Local effects of pattern interactions in driving urbanization

• A local pattern interaction (LPI) model is developed to examine spatial association and interaction. • Compared with traditional models, LPI model improves explanatory power of local patterns of variables. • LPI integrates geocomplexity, locally stratified power, and interaction effects to uncover localized mechanisms of urbanization drivers. • LPI identifies local interactions of economic variables and patterns as key drivers of urbanization. Spatial association and spatial interaction are fundamental to understanding geographical phenomena and regional development disparities, with broad applicability across disciplines. Existing spatial heterogeneity analysis face significant challenges in capturing pattern interactions and local variability. This study develops a local pattern interaction (LPI) model that integrates local complexity patterns or geocomplexity of spatial data, the interaction of patterns, and their locally varied power of determinants (PD). LPI is implemented in assessing the PD of local variables and pattern interactions on the spatial distributions of urbanization using statistical data, remote sensing imagery, and open geospatial data.

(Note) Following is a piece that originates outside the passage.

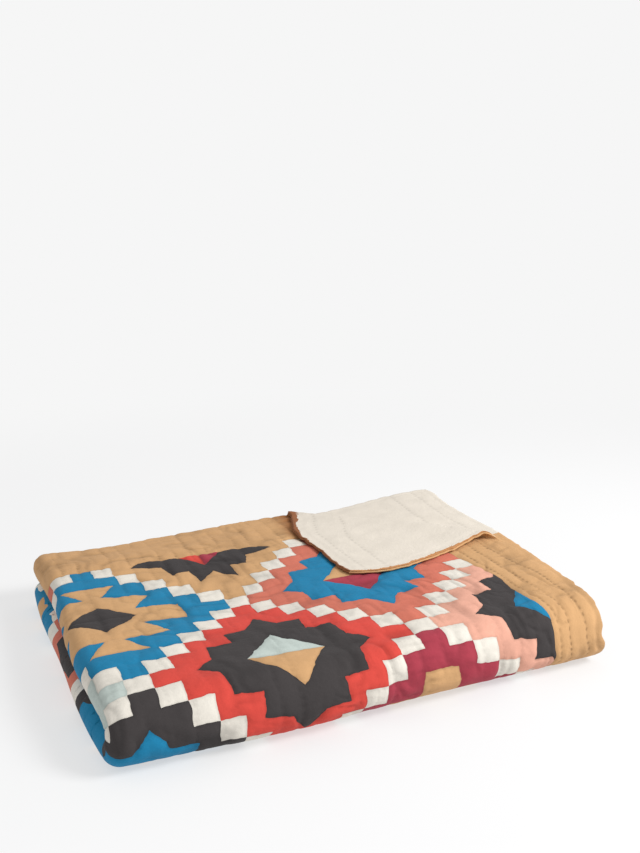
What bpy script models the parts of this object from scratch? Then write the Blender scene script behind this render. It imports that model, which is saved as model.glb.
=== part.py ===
"""A patchwork bedspread folded into a flat bundle, with one corner turned back.

The bedspread is one flat rectangle that is folded four times. Along the sheet, s runs
from the right hem and t from the back hem of the bundle. Both are lengths on the cloth
in metres, and n is the height over the cloth's middle, towards its patterned side.
In the bundle +X is right, +Y is back and +Z is up.
"""

import math

import bmesh
import bpy
import numpy as np
from mathutils import Vector
from mathutils.geometry import delaunay_2d_cdt

# One square patch of the patchwork, from which the other sizes follow
PATCH = 0.028

# The bundle, in patches, without its rounds
FLAT_WIDE = 22.5
FLAT_DEEP = 16.0
LAYERS = 16
BUNDLE_HIGH = 2.75 * PATCH
PITCH = BUNDLE_HIGH / LAYERS

# The cloth's own layers
GAP = 0.0003
BACKING_THICK = 0.0006
CLOTH_THICK = PITCH - 0.0005
TOP_SIDE = CLOTH_THICK / 2
UNDER_SIDE = -CLOTH_THICK / 2
FILLING_SIDE = UNDER_SIDE + BACKING_THICK + GAP
SEAM_SINK = 0.0018
PATCH_PUFF = 0.0008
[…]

The results show that LPI effectively identifies the local PD of interactions involving the geocomplexity patterns of urbanization-related explanatory variables. Model performance is evaluated by comparison with the optimal-parameters geographical detector (OPGD), a widely used spatial heterogeneity–based PD identification model. The model validation shows that LPI provides advantages over OPGD by capturing spatially varying interaction patterns and local effects, whereas OPGD assesses only global interaction effects. For example, the LPI-derived PD for the interaction between total retail sales and the geocomplexity pattern of tertiary-industry output averages 0.610 [0.336,0.783], indicating critical spatial variation in both local PD values and their significance, while the OPGD-derived PD yields a single global estimate of 0.537 (p < 0.01). This research advances theoretical understanding of spatial association and interaction, while providing an innovative analytical tool and decision-support capability for regional development, urban planning, and resource allocation.